Quebec City mayor Regis Labeaume. THE CANADIAN PRESS/Jacques BoissinotJacques Boissinot/The Canadian Press

Police officers and firefighters lighting a bonfire on the street in front of Montreal's City Hall are an unusual sight. They were among several hundred union members protesting the Quebec government's intention to reform the pension plans for municipal workers.

One of the proposals is a 50-50 split between Quebec's cities and their 122,000 employees when it comes to premiums and covering future shortfalls. Indexation would be partly frozen. Current plan members and retirees would be tapped to pay down past deficits. The aim is to reach a negotiated settlement within 12 months.

Municipal Affairs Minister Pierre Moreau estimated the pension plans have a combined deficit of $3.9-billion – late last year it was pegged at north of $5-billion – when he unveiled draft legislation last week.

Eighty Montreal firefighters retired on the spot, causing the brief closure of two stations.

Protests have gathered steam. Hundreds of workers took an impromptu pause syndicale and gathered in downtown Montreal, disrupting traffic. One Fête Nationale celebration has been cancelled, because of a refusal to accept overtime.

It's a reasonable and laudable goal for the province to adapt its pension schemes to cities' capacity to pay. The provincial government is right to rein in the expenses. That doesn't mean the workers don't have a point, too.

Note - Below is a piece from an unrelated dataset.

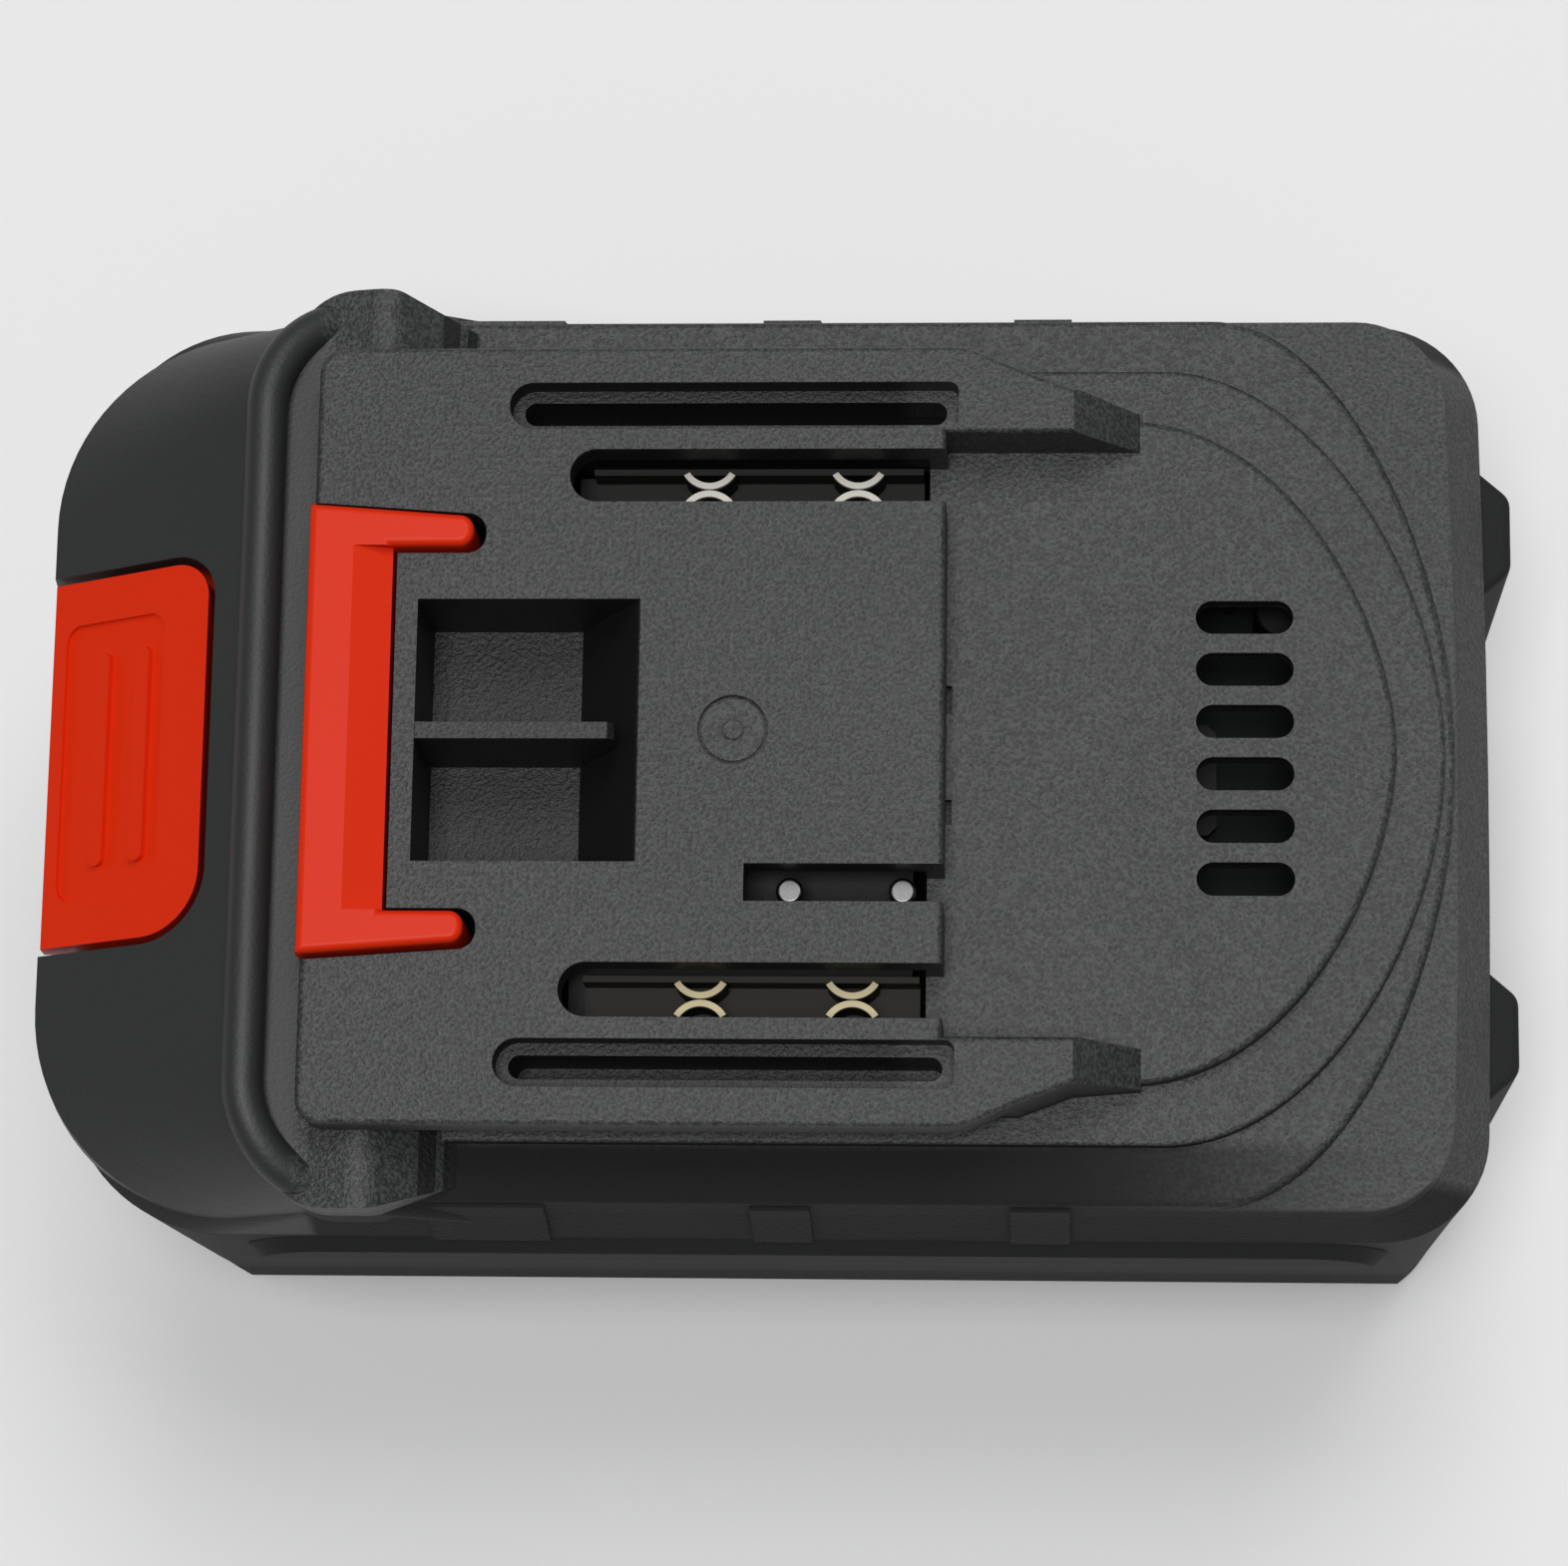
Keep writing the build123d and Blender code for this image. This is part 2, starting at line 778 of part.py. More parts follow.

Cities in Quebec have long benefited from rules allowing them to suspend premiums in boom years, and it's true workers shouldn't bear the full brunt of market forces and mismanagement.

Nor is it appropriate for the cities – spurred on by the indefatigable mayor of Quebec City, Régis Labeaume, who has driven this agenda for some time – to unilaterally renege on negotiated commitments.

But the fact is that many municipal workers' pension conditions have become too generous. People join the work force later, retire earlier and live longer.

A committee appointed by former premier Jean Charest – and led by Alban D'Amours, the former head of the Desjardins credit union movement – stated as much last year. The D'Amours report provided some interesting ideas, notably a "longevity pension" with a universal, defined-benefit pension for all workers, starting at 75.

That proposal, along with others, should get a serious airing.